Ese juego es tal vez el más interesante del filme. La sensación permanente que los desafíos performáticos o las apuestas “virales” siempre pueden pasarse de rosca, ofender a algunos y, a la vez, estar enmarcados dentro de la “libertad de expresión”. En esa libertad quiere creer Christian, pero la realidad le demuestra que poner un artista performático a golpear invitados o montar un acto falso de violencia contra un bebé en un video tiene sus contratiempos y sus enemigos. Y que el propio curador no sabe bien cuáles son sus límites ni cómo utilizarlos. De todos modos, pese a sus serias dificultades narrativas y su excesiva misantropía, Östlund sabe montar escenas de suspenso y tensión a partir del uso de los espacios y del sonido. Es más sutil por ese lado que cuando sus personajes abren la boca para decir una y otra vez variantes de las mismas ideas.

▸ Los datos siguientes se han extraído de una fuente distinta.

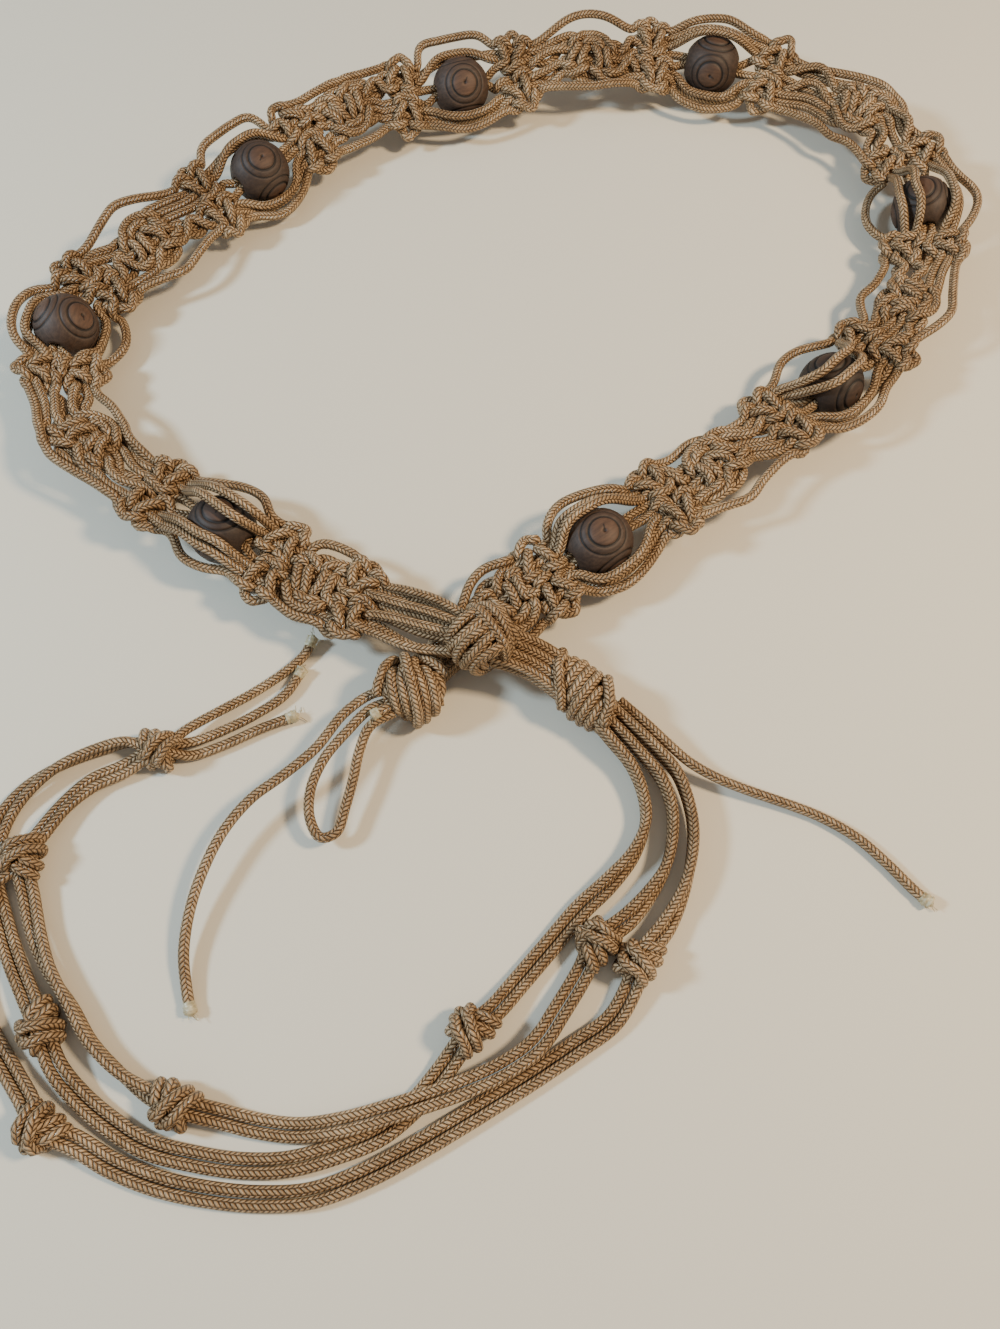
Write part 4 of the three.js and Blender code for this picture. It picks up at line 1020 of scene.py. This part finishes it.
# %% Bead meshes
def bead_mesh(name):
    """One bead on the band, with the painted shade of its cuts kept at its corners for the material.
    """
    at = frame_at(name)
    mouth = math.asin(HOLE_RADIUS / BEAD_RADIUS)
    polar = np.linspace(mouth, math.pi - mouth, ALONG)
    turns = np.arange(AROUND) * 2 * math.pi / AROUND
    grid = np.stack([np.sin(polar)[:, None] * np.cos(turns)[None, :],
                     -np.cos(polar)[:, None] * np.ones(AROUND)[None, :],
                     np.sin(polar)[:, None] * np.sin(turns)[None, :]], axis=-1)
    sink, cut_shade, eyes = carve(grid, math.radians(EYE_TURNS[name]))
    edge = np.minimum(polar - mouth, math.pi - mouth - polar)[:, None]
    sink = sink + MOUTH_DEPTH * np.exp(-(edge / MOUTH_WIDTH) ** 2)
    outer = (grid * (BEAD_RADIUS - sink)[..., None]).reshape(-1, 3)
    outer[:, 1] *= LONGER
    throat = outer.reshape(ALONG, AROUND, 3)[[-1, 0]].copy()
    throat[..., 1] *= THROAT_ALONG
    throat[..., [0, 2]] *= THROAT_ACROSS
    rings = np.vstack([outer, throat.reshape(-1, 3)])
    basis = np.stack([at["across"], at["run"], at["face"]])
    corners = at["point"] + rings @ basis
    count = ALONG + 2
    i = (np.arange(count) * AROUND)[:, None]
    k = np.arange(AROUND)[None, :]
    nxt = (k + 1) % AROUND
    after = np.roll(np.arange(count) * AROUND, -1)[:, None]
    quads = np.stack([i + k, after + k, after + nxt, i + nxt], axis=-1).reshape(-1, 4)
    mesh = bpy.data.meshes.new(name)
    mesh.from_pydata(corners.tolist(), [], quads.tolist())
    mesh.shade_smooth()
    # Painted shade at each corner: its groove, prick or crack, and the full shade inside the hole's
    # throat
    carved = mesh.attributes.new("carved", "FLOAT", "POINT")
    carved.data.foreach_set("value", np.concatenate([cut_shade.reshape(-1), np.ones(2 * AROUND)]))
    eye = mesh.attributes.new("eye", "FLOAT", "POINT")
    eye.data.foreach_set("value", np.concatenate([eyes.reshape(-1), np.zeros(2 * AROUND)]))
    tone_and_shadow = mesh.attributes.new("tone_and_shadow", "FLOAT", "POINT")
    tone_and_shadow.data.foreach_set("value", np.full(len(corners), TONES_AND_SHADOWS[name]))
    # Each bead is cut from another place of the same grain
    grain = mesh.attributes.new("turned", "FLOAT_VECTOR", "POINT")
    grain.data.foreach_set("vector", (rings / MM + GRAIN_APART * PLACES[name]).reshape(-1))
    bead = bpy.data.objects.new(name + "_carved", mesh)
    bpy.context.scene.collection.objects.link(bead)
    return bead


beads = []
for name in BEADS:
    bead = bead_mesh(name)
    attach(bead, "root")
    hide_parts(name)
    beads.append(bead)
print("bead triangles:", sum(2 * len(bead.data.polygons) for bead in beads))

# %% [markdown]
# The two stoppers are gathering knots: a cord wound round the gathered ends in tight turns and
# pulled under itself. A helix of the right length does this. Real turns are never quite alike,
# so each one gets its own size and lean. The ends taper, and the surface presses the lowest
# turns flat. Straight gathered cords fill the inside.

# %% Windings
RIM = math.radians(25)
PLACES_A_TURN = 36
START_TURN = 0.1
TAPER = 0.5
TAPER_POWER = 2.5
ROUGH = 0.6 * MM
# How much a turn's size varies as a share for each mm of roughness, and how far it lags behind
SIZE_VARIES = 0.12
SIZE_LAG = 9


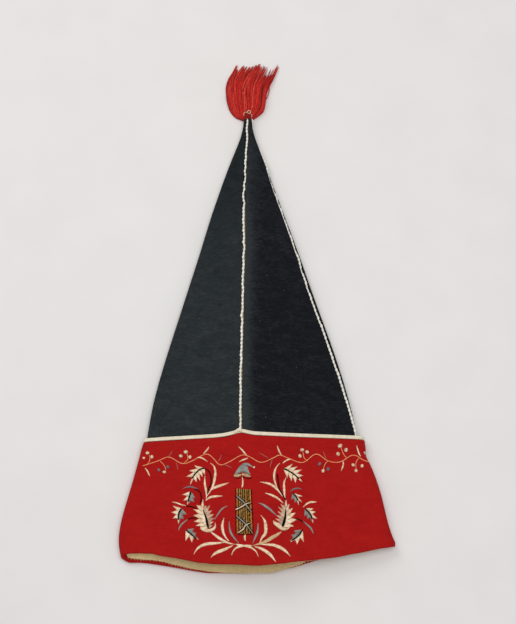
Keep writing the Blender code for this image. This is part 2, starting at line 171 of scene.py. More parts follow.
# Plain-woven linen, unbleached: slubs in both directions and faint yellowing
def plainLinen(name, look):
    made, tree, shader, where = newMaterial(name, {"Roughness": 0.85, "Specular IOR Level": 0.3})
    stains = addNode(tree, "ShaderNodeTexNoise", {"Scale": 1 / (30 * mm), "Detail": 3.0}, {"Vector": where})
    slub = addNode(tree, "ShaderNodeTexNoise", {"Scale": 1 / (2 * mm), "Detail": 4.0}, {"Vector": where})
    weave = crossThreads(tree, where, look["thread"], Distortion=0.8, Detail=1.0)
    tone = blend(tree, 0.0, (stains, 0.28), (slub, 0.56), (weave, 0.168))
    colourAndRoughen(tree, shader, tone, look["colours"], weave, 0.6, 0.25 * mm)
    return made


# Spun wool or cotton thread: soft and matt, with fine fibres along it
def spunThread(name, look):
    made, tree, shader, where = newMaterial(
        name,
        {
            "Roughness": 0.8,
            "Sheen Weight": look.get("sheen", 0.15),
            "Sheen Roughness": 0.4,
            "Specular IOR Level": look.get("gloss", 0.3),
        },
    )
    fibreSize = {"Scale": 1 / (0.4 * mm), "Detail": 3.0, "Distortion": 0.6}
    fibre = addNode(tree, "ShaderNodeTexNoise", fibreSize, {"Vector": where})
    patchSize = {"Scale": 1 / look.get("patch", 5 * mm), "Detail": 3.0}
    patches = addNode(tree, "ShaderNodeTexNoise", patchSize, {"Vector": where})
    tone = blend(tree, 0.0, (fibre, 0.375), (patches, 0.625))
    colourAndRoughen(tree, shader, tone, look["colours"], fibre, 0.5, 0.12 * mm)
    return made


woolLook = {
    "patchStep": 0.5,
    "napStep": 0.75,
    "weaveStep": 0.12,
    "napHeight": 0.35 * mm,
    "sheen": 0.04,
    "sheenColour": "8A9292",
}
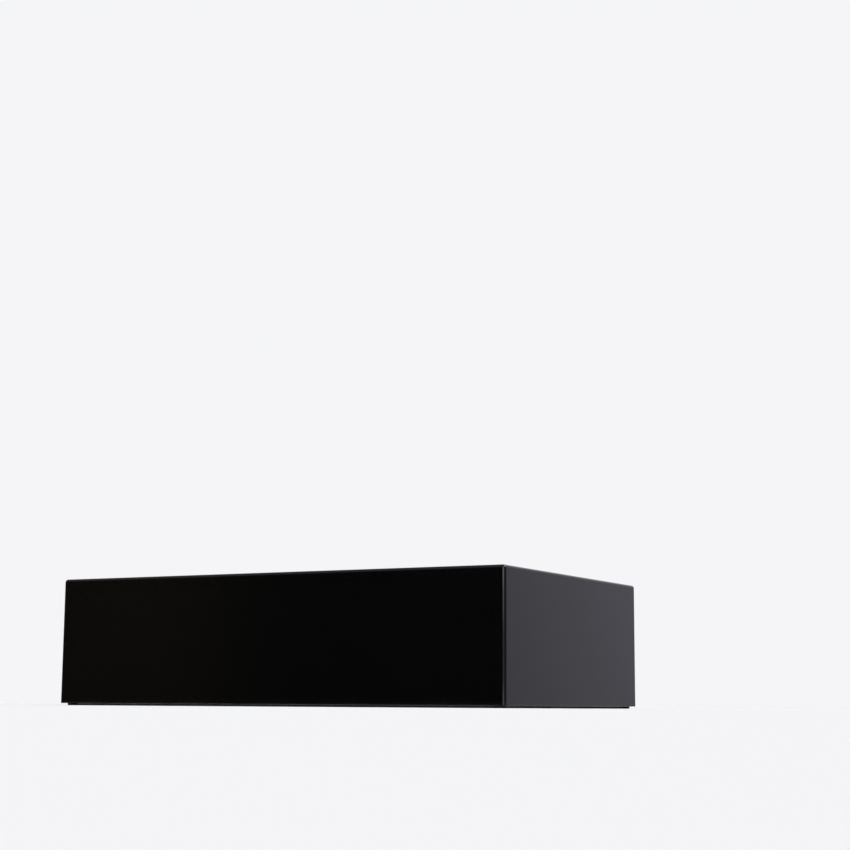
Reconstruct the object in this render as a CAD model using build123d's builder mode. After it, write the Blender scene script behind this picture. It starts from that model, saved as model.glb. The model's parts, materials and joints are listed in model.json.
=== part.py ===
from build123d import *

import os

# Display plinth: a low lacquered box that carries a sculpture bolted down through
# its top. Five boards are mitred together on every edge, with loose tongues in the
# mitres. Blocks, cleats, ribs and a mounting board stiffen the box, a screwed cover
# closes it underneath, and it stands on four small pads.
#
# Units are millimetres. The origin is on the floor under the plinth's centre, +Z is
# up, +X runs along the long side and the front faces -Y.

# Overall sizes
plinth_width = 480.0
plinth_depth = 300.0
body_height = 120.0

# Casing boards
panel_thickness = 18.0
edge_radius = 3.0
bottom_arris = 0.2

# Loose tongues in the mitres
tongue_thickness = 4.0
tongue_width = 10.0
tongue_setback = 9.0
tongue_end_margin = 20.0
slot_clearance = 0.1

# Foot pads, each centred under a mitred corner
pad_diameter = 10.0
pad_thickness = 2.0
pad_lip_radius = 0.8

# Cover that closes the underside
cover_thickness = 6.0
cover_recess = 2.0
cover_gap = 1.0
cover_corner_radius = 2.0

# Timber inside the box
corner_block_side = 28.0
corner_block_chamfer = 6.0
cleat_side = 18.0
cleat_chamfer = 2.0
rib_thickness = 12.0

# Board under the top that the displayed object is bolted through
board_length = 200.0
board_thickness = 18.0
board_end_gap = 0.5
fixing_hole_diameter = 9.0
fixing_hole_spacing = 80.0

# Steel plate that spreads the bolts' load
plate_length = 140.0
plate_width = 60.0
plate_thickness = 3.0
plate_corner_radius = 6.0
plate_screw_margin = 10.0

# Countersunk wood screws: shank, head and length
screw_clearance = 0.05
countersink_angle = 90.0
pilot_spare = 1.0
tip_length = 4.0
cover_screw_diameter = 3.5
cover_screw_head = 7.0
cover_screw_length = 20.0
board_screw_diameter = 4.0
board_screw_head = 8.0
board_screw_length = 30.0
board_screw_margin = 22.0
plate_screw_diameter = 3.5
plate_screw_head = 7.0
plate_screw_length = 16.0
recess_share = 0.55
recess_blade = 0.9
recess_depth = 1.6
recess_taper = 15.0
head_sink = 0.2

# Levels, from the floor up
body_bottom = pad_thickness
body_top = body_bottom + body_height
cover_bottom = body_bottom + cover_recess
cover_top = cover_bottom + cover_thickness
top_underside = body_top - panel_thickness
board_underside = top_underside - board_thickness
plate_underside = board_underside - plate_thickness

# Clear space between the boards
inner_width = plinth_width - 2 * panel_thickness
inner_depth = plinth_depth - 2 * panel_thickness
inner_height = top_underside - cover_top
board_depth = inner_depth - 2 * board_end_gap
corner_tongue_length = top_underside - body_bottom - 2 * tongue_end_margin

# A side is -1 for left or front, 1 for right or rear, and 0 across the middle
both_sides = (-1, 1)
all_corners = [(side_x, side_y) for side_x in both_sides for side_y in both_sides]

# Outer form of the whole casing, with its rounded edges, before it is cut into boards
with BuildPart() as casing_blank:
    with BuildSketch(Plane.XY.offset(body_bottom)):
        Rectangle(plinth_width, plinth_depth)
    extrude(amount=body_height)
    fillet(casing_blank.edges().filter_by(Axis.Z), edge_radius)
    fillet(casing_blank.faces().sort_by(Axis.Z)[-1].edges(), edge_radius)
    chamfer(casing_blank.faces().sort_by(Axis.Z)[0].edges(), bottom_arris)


def top_mitre(side_x, side_y):
    """Mitre plane at the top edge on one side. Its normal points into the top panel."""
    edge = (side_x * plinth_width / 2, side_y * plinth_depth / 2, body_top)
    return Plane(origin=edge, x_dir=(abs(side_y), abs(side_x), 0), z_dir=(-side_x, -side_y, 1))


def corner_mitre(side_x, side_y):
    """Mitre plane at one upright corner. Its normal points into the front or rear panel."""
    edge = (side_x * plinth_width / 2, side_y * plinth_depth / 2, (body_bottom + top_underside) / 2)
    return Plane(origin=edge, x_dir=(0, 0, 1), z_dir=(-side_x, side_y, 0))


def tongue_plane(mitre, inward):
    """Moves a mitre plane's origin down the mitre to the middle of its tongue."""
    mitre_length = panel_thickness * 2**0.5
    step = Vector(*inward).normalized() * (mitre_length - tongue_setback)
    return Plane(origin=mitre.origin + step, x_dir=mitre.x_dir, z_dir=mitre.z_dir)


def top_tongue_plane(side_x, side_y):
    """Middle of the tongue under one top edge: x along the edge, z across the mitre."""
    return tongue_plane(top_mitre(side_x, side_y), (-side_x, -side_y, -1))


def corner_tongue_plane(side_x, side_y):
    """Middle of the tongue in one upright corner: x up the corner, z across the mitre."""
    return tongue_plane(corner_mitre(side_x, side_y), (-side_x, -side_y, 0))


def top_tongue_length(side_x):
    """Length of a top tongue, which stops short of the corners at both ends."""
    clear_length = inner_depth if side_x else inner_width
    return clear_length - 2 * tongue_end_margin


def tongue_slot(plane, length):
    """Cuts the slot for one tongue in a board, with clearance all round."""
    slot_length = length + 2 * slot_clearance
    slot_thickness = tongue_thickness + 2 * slot_clearance
    slot_width = tongue_width + 2 * slot_clearance
    with Locations(plane):
        Box(slot_length, slot_thickness, slot_width, mode=Mode.SUBTRACT)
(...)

La película se expande y expande generando más y más situaciones de “what if”, muchas de ellas salidas de la nada, algunas divertidas y otras sin sentido alguno. La película nunca termina de funcionar en el terreno de la ficción –como sí lo hacía FORCE MAJEURE— y se queda en una suerte de elegantemente filmada película de tesis sobre “¿qué nos pasa a los suecos?”. Los problemas que trata –además de la relación con el arte moderno, con internet y con la corrección política entran el periodismo, la inmigración ilegal, los vagabundos callejeros y otros– son demasiados y muy amplios. En el fondo, sobre lo que la película quiere hablar y no termina de poder hacerlo bien debido al (literal) ruído que la rodea es sobre la confianza. ¿Podemos seguir confiando en nosotros, en nuestros vecinos, en las bases en la que está constituida nuestro “square”? A juzgar por los resultados electorales de los últimos tiempos da la impresión que esa idea de qué es lo que constituye esas sociedades es cada vez más difuso e indefinible. Lástima que la película no encuentre una manera más ajustada de tratarla.